Despite his views, Ponomarev doesn’t think RT should be banned, as some of its critics have suggested. “A ban would reinforce RT’s position and would just increase their position on Internet,” he said. Ponomarev has another idea: regulating RT as a lobbyist, rather than a media outlet.
RT doesn’t lack critics in the U.S., but even those who fiercely denounce it as a Kremlin propaganda tool do not agree on how to counter it. In late February, U.S. Secretary of State John Kerry called RT a “propaganda bullhorn” and requested a budget increase from Congress for the Broadcasting Board of Governors (BBG,) which oversees U.S. state-funded media such as Voice of America.
Former Secretary of State Hillary Clinton also talked about expanding state-funded media in 2011, stating that the “U.S. is losing the information war” to channels like RT. And just last January, Assistant Secretary of State for Europe Victoria Nuland was directly asked by a journalist whether RT should be shut down. Nuland said no, citing freedom of the press – but adding that RT had only a “tiny, tiny audience.”
Eye for an eye, tooth for a tooth
Under Ponomarev’s proposal, U.S. legislators would have to register RT as a lobbyist in the U.S. “I just want to give them a little bit of the taste of their own medicine,” he explained, referring to Russian regulations that have forced NGOs and some media outlets to declare themselves “foreign agents” in Russia.

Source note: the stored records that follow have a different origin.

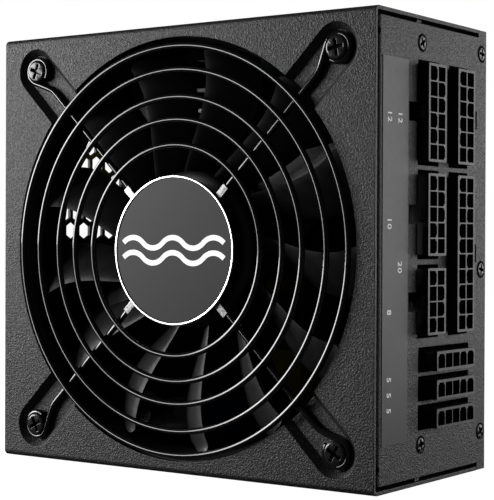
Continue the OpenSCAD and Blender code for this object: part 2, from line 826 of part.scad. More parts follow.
module insulator_sheet() {
    color([0.85, 0.85, 0.8]) difference() {
        translate([board_x0, board_y + board_t + sheet_gap, board_z0 + 1])
            cube([108, 0.4, board_z1 - board_z0 - 2]);
        board_frame() standoff_places() translate([0, 0, -10]) cylinder(r = standoff_r + 0.4, h = 10);
    }
}

module can(r, h) {
    translate([0, 0, gap]) cylinder(r = r, h = h - 0.6);
    translate([0, 0, h - 0.6 + gap]) cylinder(r1 = r, r2 = r - 0.6, h = 0.6);
}

module bulk_capacitors() {
    color([0.1, 0.1, 0.25]) board_frame() for (z = bulk_z) translate([bulk_x, z, 0]) can(bulk_r, bulk_h);
}

module transformer_place() { board_frame() translate([7, 62, 0]) children(); }

module transformer_core() {
    color([0.18, 0.18, 0.18]) transformer_place() difference() {
        translate([-17, -8, 2]) cube([34, 16, 28]);
        for (x = [-13, 4.5]) translate([x, -9, 7]) cube([8.5, 18, 18]);
    }
}

module transformer_winding() {
    color([0.85, 0.75, 0.2]) transformer_place() difference() {
        translate([0, 0, 7.2]) cylinder(r = 12.8, h = 17.6);
        translate([-4.55, -8.05, 0]) cube([9.1, 16.1, 40]);
        for (s = [-1, 1]) translate([s * 17 - 4.1, -8.1, 0]) cube([8.2, 16.2, 40]);
    }
}

module boost_choke_place() { board_frame() translate([-28, 43, 8]) children(); }

module boost_choke_core() {
    color([0.25, 0.3, 0.25]) boost_choke_place() tube(12, 7, -4, 6);
}

module boost_choke_winding() {
    color([0.75, 0.4, 0.2]) boost_choke_place() for (a = [0 : 20 : 300]) rotate([0, 0, a]) difference() {
        translate([5.6, -0.9, -5.4]) cube([7.8, 1.8, 12.8]);
        translate([6.95, -2, -4.05]) cube([5.1, 4, 10.1]);
    }
}

module filter_choke() {
    color([0.2, 0.25, 0.2]) board_frame() translate([-52, 74, 9]) rotate([0, 90, 0]) tube(8.5, 4, -5, 5);
}

module filter_capacitor() {
    color([0.75, 0.7, 0.2]) board_frame() translate([-57, 88, 0]) centred_box([9, 18, 15], [4.5, 9]);
}

module centred_box(size, at) {
    translate([at[0] - size[0] / 2, at[1] - size[1] / 2, gap]) cube(size);
}

module bridge_rectifier() {
    color([0.08, 0.08, 0.08]) board_frame() centred_box([4, 20, 16], [-9.2, 104]);
}

module heatsink(height, long, fins) {
    translate([0, 0, 3]) cube([1.8, long, height]);
    for (i = [0 : fins - 1]) translate([0, (i + 0.5) * long / fins - 0.6, height - 6]) cube([7, 1.2, 9]);
}

module primary_heatsink() {
    color([0.7, 0.71, 0.72]) board_frame() translate([-13.2, 88, 0]) heatsink(30, 30, 5);
}

module secondary_heatsink() {
    color([0.7, 0.71, 0.72]) board_frame() translate([26.2, 36, 0]) heatsink(30, 70, 10);
}

module output_capacitors() {
    color([0.15, 0.12, 0.3]) board_frame() for (x = [34.5, 43], z = [79 : 9 : 106])
        translate([x, z, 0]) can(out_cap_r, out_cap_h);
}

module output_choke() {
    color([0.5, 0.5, 0.2]) board_frame() translate([40, 30, 8]) tube(8, 3.5, -7, 6);
}

module standby_transformer() {
    color([0.8, 0.72, 0.3]) board_frame() centred_box([18, 18, 18], [8, 24]);
}

module fuse() {
    color([0.85, 0.85, 0.82]) board_frame() translate([-40, 10, 2.6]) rotate([0, 90, 0])
        cylinder(r = 2.5, h = 16);
}

module relay() {
    color([0.1, 0.25, 0.45]) board_frame() centred_box([18, 10, 14], [-14, 12]);
}

module mains_wires() {
    color([0.5, 0.3, 0.15]) board_frame() for (z = [17, 31])
        wire([[-40.3, z, 19.2], [-38.5, z, 19.2], [-38.5, z - 3, 12], [-38.5, z - 3, gap]], 0.9);
}

cover();
base();
label_strip();
rating_label();
cover_screws();
bracket_screws();
board_bracket();
grille_rings();
grille_legs();
badge_base();
badge_rim();
badge_face();
badge_emblem();
badge_tabs();
fan_frame();
fan_screws();
fan_rotor();
rotor_magnet();
fan_shaft();
fan_bearing();
fan_stator();
fan_coils();
fan_driver_board();
fan_cable();
inlet_body();
inlet_pins();
switch_body();
switch_rocker();
switch_terminals();
socket_12_way();
socket_10_way();
socket_8_way();
socket_20_way();
drive_sockets();
socket_pins();
modular_board();
bus_bars();
main_board();
standoffs();
board_screws();
insulator_sheet();
bulk_capacitors();
transformer_core();
transformer_winding();
boost_choke_core();
boost_choke_winding();
filter_choke();
filter_capacitor();
bridge_rectifier();
primary_heatsink();
secondary_heatsink();
output_capacitors();
output_choke();
standby_transformer();
fuse();
relay();
mains_wires();
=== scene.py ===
import json
import math

import bpy
from mathutils import Matrix, Vector


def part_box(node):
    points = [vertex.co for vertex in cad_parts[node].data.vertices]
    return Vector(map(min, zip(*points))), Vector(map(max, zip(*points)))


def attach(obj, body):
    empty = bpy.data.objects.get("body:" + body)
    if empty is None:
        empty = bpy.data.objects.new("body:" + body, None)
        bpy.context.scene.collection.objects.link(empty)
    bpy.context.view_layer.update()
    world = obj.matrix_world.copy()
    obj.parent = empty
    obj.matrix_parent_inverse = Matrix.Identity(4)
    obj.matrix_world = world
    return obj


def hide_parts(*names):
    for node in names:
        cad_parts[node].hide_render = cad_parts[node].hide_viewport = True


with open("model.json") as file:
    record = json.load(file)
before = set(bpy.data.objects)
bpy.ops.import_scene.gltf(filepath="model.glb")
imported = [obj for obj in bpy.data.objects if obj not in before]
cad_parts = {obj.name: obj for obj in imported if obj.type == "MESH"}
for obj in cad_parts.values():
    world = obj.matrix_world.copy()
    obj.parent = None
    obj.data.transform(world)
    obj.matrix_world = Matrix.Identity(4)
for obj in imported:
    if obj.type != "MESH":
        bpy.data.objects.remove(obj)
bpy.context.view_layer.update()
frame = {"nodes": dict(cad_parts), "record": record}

MM = 0.001
NODES = frame["nodes"]
SLOT_OF = {row["node"]: row["material_slot"] for row in frame["record"]["subparts"]}

# ---------------------------------------------------------------- places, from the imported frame
COVER_LO, COVER_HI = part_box("cover")
FACE_Y = COVER_LO.y
PANEL_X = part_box("base")[1].x
MID_Z = (COVER_LO.z + COVER_HI.z) / 2
ROTOR_LO, ROTOR_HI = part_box("fan_rotor")
RING_LO, RING_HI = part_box("grille_rings")
LEG_BACK_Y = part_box("grille_legs")[1].y

# The fan face's own frame in millimetres: x right, y up, z out of the face, from the fan's axis.
FACE = Matrix(((MM, 0, 0, 0), (0, 0, -MM, FACE_Y), (0, MM, 0, MID_Z), (0, 0, 0, 1)))
# The socket panel's frame in millimetres: x into the depth from the fan face, y up, z out of the panel.
PANEL = Matrix(((0, 0, MM, PANEL_X), (MM, 0, 0, FACE_Y), (0, MM, 0, 0), (0, 0, 0, 1)))


def face_depth(y_world):
    """Height above the fan face, in millimetres, of a place given by its world Y."""
    return (FACE_Y - y_world) / MM


# ---------------------------------------------------------------- mesh helpers
def new_object(name, verts, faces, place, smooth=True, sharp_angle=40):
    """A mesh object from points in a local frame in millimetres."""
    mesh = bpy.data.meshes.new(name)
    mesh.from_pydata([place @ Vector(v) for v in verts], [], faces)
    mesh.validate()
    if smooth:
        mesh.shade_smooth()
        mesh.set_sharp_from_angle(angle=math.radians(sharp_angle))
    mesh.update()
    obj = bpy.data.objects.new(name, mesh)
    bpy.context.scene.collection.objects.link(obj)
    return obj


def finish_piece(obj, material, body, slot, *stands_for):
    obj.data.materials.append(material)
    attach(obj, body)
    if stands_for:
        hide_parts(*stands_for)


def lathe(profile, steps=128):
    """Points and faces of a closed profile [(r, z), ...] turned about z."""
    verts = []
    faces = []
    count = len(profile)
    for i in range(steps):
        turn = 2 * math.pi * i / steps
        verts += [(r * math.cos(turn), r * math.sin(turn), z) for r, z in profile]
    for i in range(steps):
        a, b = i * count, (i + 1) % steps * count
        for k in range(count):
            n = (k + 1) % count
            faces.append((a + k, b + k, b + n, a + n))
    return verts, faces


def sweep(points, radius, closed=False, sides=16):
    """A round wire along points. Each ring of the tube is square to the path and keeps the same twist."""
    points = [Vector(p) for p in points]
    count = len(points)
    verts = []
    faces = []
    normal = None
    for i, here in enumerate(points):
        before = points[i - 1] if closed or i else here
        after = points[(i + 1) % count] if closed or i < count - 1 else here
        along = (after - before).normalized()
        if normal is None:
            normal = along.orthogonal().normalized()
        normal = (normal - along * normal.dot(along)).normalized()
        other = along.cross(normal)
        for s in range(sides):
            turn = 2 * math.pi * s / sides
            verts.append(here + (normal * math.cos(turn) + other * math.sin(turn)) * radius)
    spans = count if closed else count - 1
    for i in range(spans):
        a, b = i * sides, (i + 1) % count * sides
        for s in range(sides):
            t = (s + 1) % sides
            faces.append((a + s, a + t, b + t, b + s))
    if not closed:
        faces.append(tuple(reversed(range(sides))))
        faces.append(tuple((count - 1) * sides + s for s in range(sides)))
    return verts, faces


def joined(parts):
    """One list of points and faces from many."""
    verts = []
    faces = []
    for part_verts, part_faces in parts:
        base = len(verts)
        verts += list(part_verts)
        faces += [tuple(base + i for i in face) for face in part_faces]
    return verts, faces


def turned(part, degrees):
    """The same points turned about z."""
    turn = Matrix.Rotation(math.radians(degrees), 3, "Z")
    return [turn @ Vector(v) for v in part[0]], part[1]


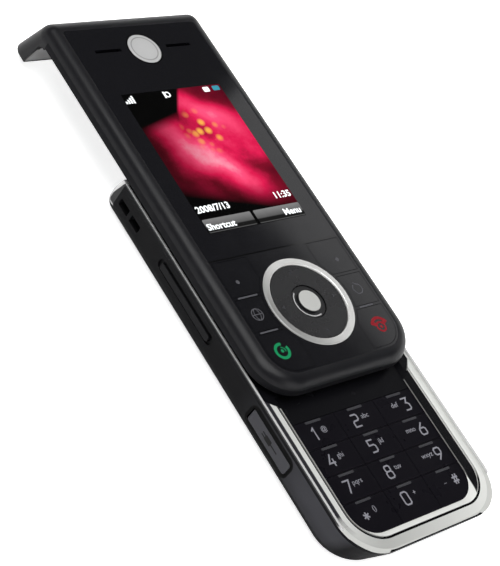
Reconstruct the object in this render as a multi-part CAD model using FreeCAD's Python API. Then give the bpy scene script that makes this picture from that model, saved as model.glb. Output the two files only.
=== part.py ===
import FreeCAD, Part
import math
import os

from FreeCAD import Vector

# Slider phone, lying on its back and slid open. Millimetres, +Z out of the display, +Y towards the
# earpiece, origin at the middle of the base's rear face.

os.makedirs("parts", exist_ok=True)

# ---------------------------------------------------------------------------------------------------------
# Driving dimensions
# ---------------------------------------------------------------------------------------------------------

# Outer sizes
BODY_WIDTH = 48.0
BASE_LENGTH = 102.0
LOWER_CORNER_RADIUS = 10.0
UPPER_CORNER_RADIUS = 1.2
REAR_EDGE_RADIUS = 4.0
FACE_EDGE_RADIUS = 3.2
END_UNDERCUT = 3.6  # how far the lower end leans in towards the rear face
END_LEAN = 1.4  # how far the upper end leans back at its crest
END_LEAN_DEPTH = 5.0  # height of the leaning part

# Clearances
SLIDER_GAP = 0.3  # trim crest to slider underside
SEAM_GAP = 0.05  # between static covers
NEST_GAP = 0.1  # a shell that drops into another
KEY_GAP = 0.12  # round a key cap
KEY_TRAVEL = 0.25
KEY_REST = 0.05  # left under a fully pressed key
STEM_GAP = 0.2  # round a key stem
RAIL_GAP = 0.15  # slide rail running gap
PIVOT_GAP = 0.05  # radial gap of hinge trunnions

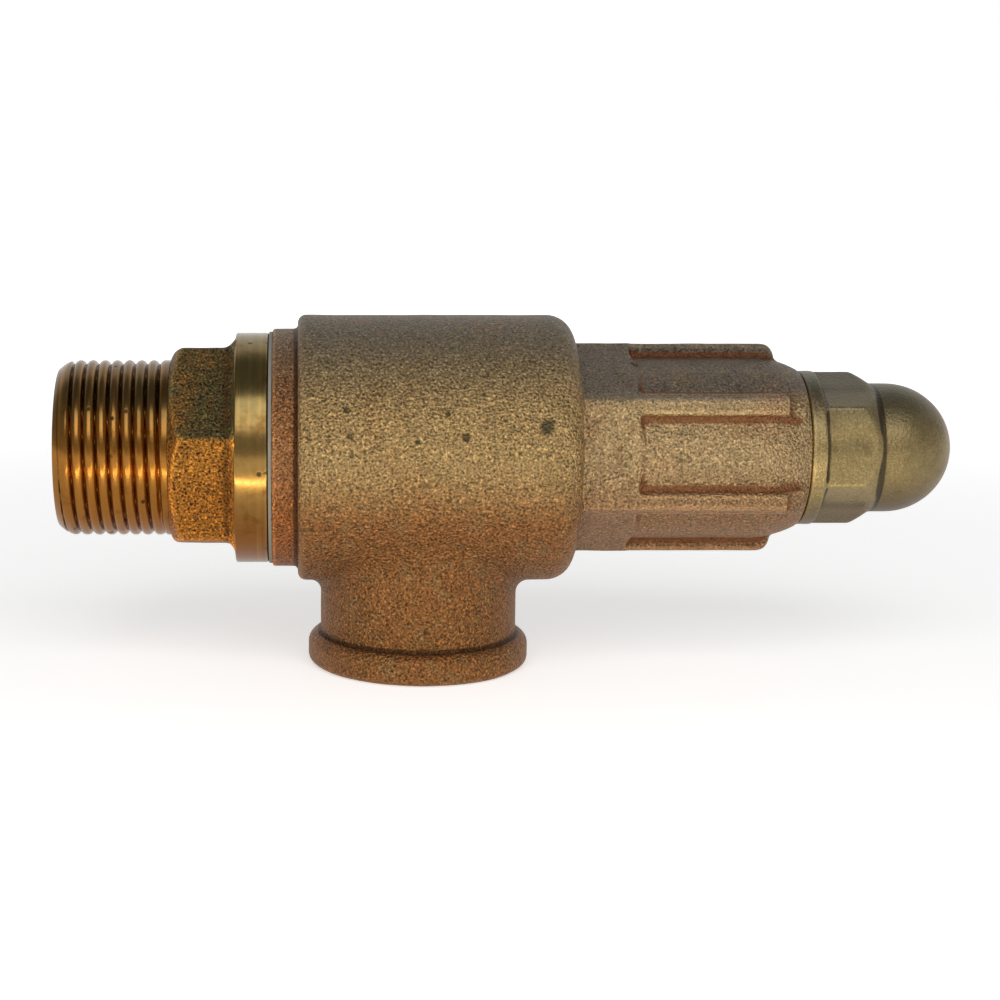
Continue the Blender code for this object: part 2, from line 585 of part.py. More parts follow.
def make_body_cavity():
    """The sockets for nozzle and bonnet, the chamber between them and the guide's hole, as a cutter."""
    round_in = CHAMBER_ROUNDING
    outline = [(0.0, BODY_START - MARGIN), (INLET_SOCKET_RADIUS, BODY_START - MARGIN)]
    outline += [(INLET_SOCKET_RADIUS, CHAMBER_START)]
    first_corner = (CHAMBER_RADIUS - round_in, CHAMBER_START + round_in)
    outline += arc(first_corner, round_in, CHAMBER_ROUNDING_START, 0.0, ROUNDING_STEPS)
    outline += arc((CHAMBER_RADIUS - round_in, CHAMBER_END - round_in), round_in, 0.0, 90.0, ROUNDING_STEPS)
    outline += [(GUIDE_WEB_HOLE_RADIUS, CHAMBER_END), (GUIDE_WEB_HOLE_RADIUS, GUIDE_WEB_END)]
    outline += [(BONNET_SOCKET_RADIUS, GUIDE_WEB_END), (BONNET_SOCKET_RADIUS, BODY_END + MARGIN)]
    outline += [(0.0, BODY_END + MARGIN)]
    return turned("body_cavity", outline)


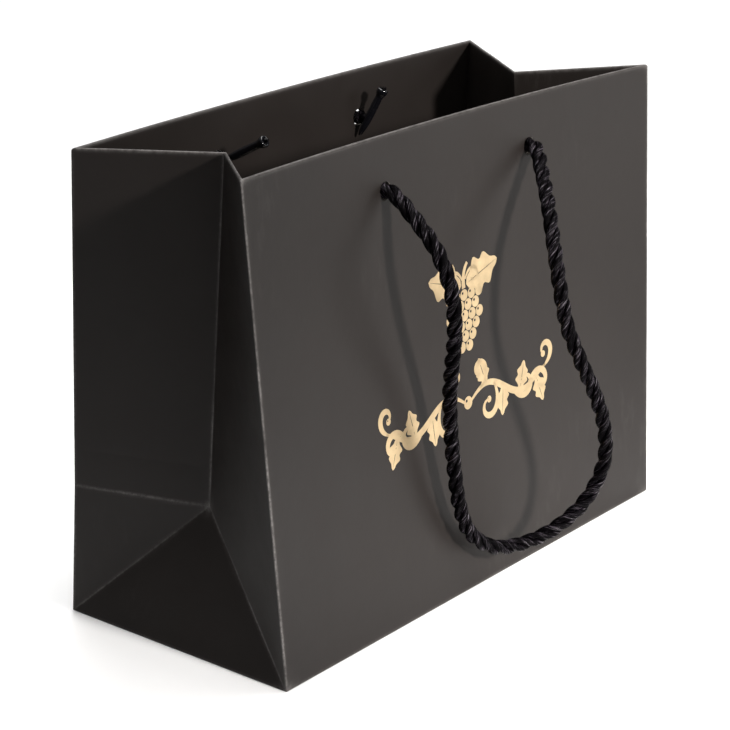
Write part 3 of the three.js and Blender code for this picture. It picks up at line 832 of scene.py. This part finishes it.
class GIFTBAG_OT_handles(bpy.types.Operator):
    """Adds both twisted ropes: a leg through each hole and a loop that hangs between the legs"""

    bl_idname = "giftbag.handles"
    bl_label = "Rope handles"

    def execute(self, context):
        s = context.scene.gift_bag_sizes
        holes = hole_centres(s)
        for name, route, inside in (("front", FRONT_ROUTE, 1), ("back", BACK_ROUTE, -1)):
            ends = [h + np.array([0, inside * HEM_STACK, 0]) for h in holes[name]]
            mouths = [h - np.array([0, inside * ROPE_STRAIGHT, 0]) for h in holes[name]]
            line = RopeLine(np.vstack([ends[0], mouths[0], route, mouths[1], ends[1]]))
            straight = HEM_STACK + ROPE_STRAIGHT
            cuts = (straight + LEG_REACH, line.total - straight - LEG_REACH)
            for side, start, end, hole in (("left", 0.0, cuts[0], holes[name][0]),
                                           ("right", cuts[1], line.total, holes[name][1])):
                leg = self.add_rope(f"{name}_rope_leg_{side}", line, start, end, s)
                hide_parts(f"{name}_rope_tail_{side}", f"{name}_rope_root_{side}")
                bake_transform(leg)
            loop = self.add_rope(f"{name}_rope", line, *cuts, s)
            path = line.sample(np.linspace(*cuts, 120))[0]
            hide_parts(f"{name}_rope_loop")
            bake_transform(loop)
            print(name, "rope", round(line.total * 1000, 1), "mm")
        return {"FINISHED"}

    def add_rope(self, name, line, start, end, s):
        points, faces, uv = rope_mesh(line, start, end, s)
        piece = add_piece(name, points, faces, [finishes()["rope"]], uv=uv)
        piece.data.set_sharp_from_angle(angle=math.radians(75))
        return piece


TOGGLE_PROFILE = np.array([  # share of the radius, share of the length
    [0, 0], [0.2, 0.002], [0.34, 0.01], [0.5, 0.05], [0.66, 0.11], [0.84, 0.2], [0.96, 0.3], [1, 0.42],
    [0.99, 0.56], [0.95, 0.7], [0.92, 0.79], [0.93, 0.82], [1.02, 0.85], [1.2, 0.88], [1.32, 0.905],
    [1.36, 0.93], [1.36, 0.955], [1.31, 0.972], [1.2, 0.98], [1.08, 0.982], [0.98, 0.975], [0, 0.965],
])
# The collar and the fibres: millimetres from the middle, share of the length.
COLLAR_PROFILE = np.array([
    [0, -0.1], [1.2, 0.0], [1.75, 0.25], [1.95, 0.55], [1.9, 0.85], [1.5, 1.05], [0, 1.12],
])
FIBRE_PROFILE = np.array([[0, 0], [0.11, 0], [0.10, 0.5], [0.05, 1], [0, 1]])
FIBRES = 34


def turned(profile, foot, direction, sides):
    """A profile of (radius, height), turned about the line from foot along direction; its ends are poles."""
    direction = unit(direction)
    across = unit(np.cross(direction, [0, 0, 1] if abs(direction[2]) < 0.9 else [1, 0, 0]))
    angle = np.linspace(0, 2 * math.pi, sides, endpoint=False)
    ring = np.cos(angle)[:, None] * across + np.sin(angle)[:, None] * np.cross(direction, across)
    body = profile[1:-1]
    points, index = wound(foot + body[:, 1, None, None] * direction + body[:, 0, None, None] * ring[None])
    first, last = len(points), len(points) + 1
    faces = quads(index).tolist()
    faces += [[first, index[0, k + 1], index[0, k]] for k in range(sides)]
    faces += [[last, index[-1, k], index[-1, k + 1]] for k in range(sides)]
    poles = foot + profile[[0, -1], 1, None] * direction
    return np.vstack([points, poles]), faces


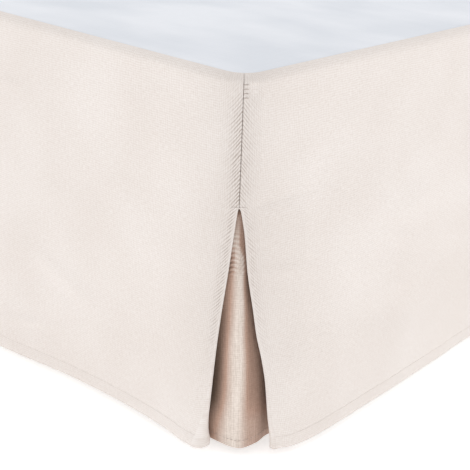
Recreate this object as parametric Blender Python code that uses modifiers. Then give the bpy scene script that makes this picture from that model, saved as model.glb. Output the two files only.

According to Robert Orttung, assistant director of the Institute for European, Russian and Eurasian Studies at George Washington University, the eye for an eye approach is precisely what’s wrong with Ponomarev’s proposition.
“Symmetrical responses like that, do to them what they do to us, an eye for an eye, a tooth for a tooth, wouldn’t resolve the problem,” Orttung said. Any such action against RT’s freedom could be used as propaganda by RT in other parts of the world, he said.
Freedom of the press
Orttung explained that the U.S. is concerned about violating First Amendment free press principles. He cited the example of Dmitry Kiselev, a journalist named in 2013 to head the official Russian government-owned international news agency Rossiya Segodnya, which oversees RT. In a controversial 2014 TV appearance, Kiselev said that Russia was “the only country that can turn the US into radioactive dust.” In March 2014, the European Union added Kiselev to its list of banned Russian officials – part of sanctions imposed in response to the annexation of Crimea and the crisis in eastern Ukraine.
But the U.S. did not put Kiselev on its sanctions list. Since people working as RT “are acting as journalists, it is really difficult for the U.S. to take legal actions,” said Orttung.
In an interview with RT Watch, Ponomarev said that some U.S. officials he talked with about his idea for lobbyist registration did raise questions about the First Amendment, but that he didn’t think it should be an obstacle to the status change. “If they disagree, they can challenge this in court!” he said, certain that the network would be too afraid to lose.
Expanding state-backed coverage
Ponomarev said that he wouldn’t be against a state-funded American channel in Russian language to counter RT, as John Kerry suggested, but whatever the U.S. created would have to be high quality.
“It would have to be a 24-hours Russian broadcast which is similar to the quality of RT, otherwise it doesn’t make much sense. And so far, Voice of America is pretty far from that level of proficiency,” he said.
But a U.S.-backed channel, even in Russian, probably wouldn’t find an audience in Russia, Orttung said. Russians who used to work inside of Russia as journalists have faced increasing risks for trying to report independently. Some have moved abroad, creating independent news sources like Meduza that send news back into Russia.
Backing those journalists and their channels could be an option for the U.S., Orttung said, but such support could also give the impression that those outlets aren’t independent anymore.
All of this said, Ponomarev said that a much more efficient way to foster change in Russia — change that could have a lasting impact — would be to organize the Russian diaspora. “Changes in Russian politics have to be in the hands of Russians, not in the hands of outside influences,” he said.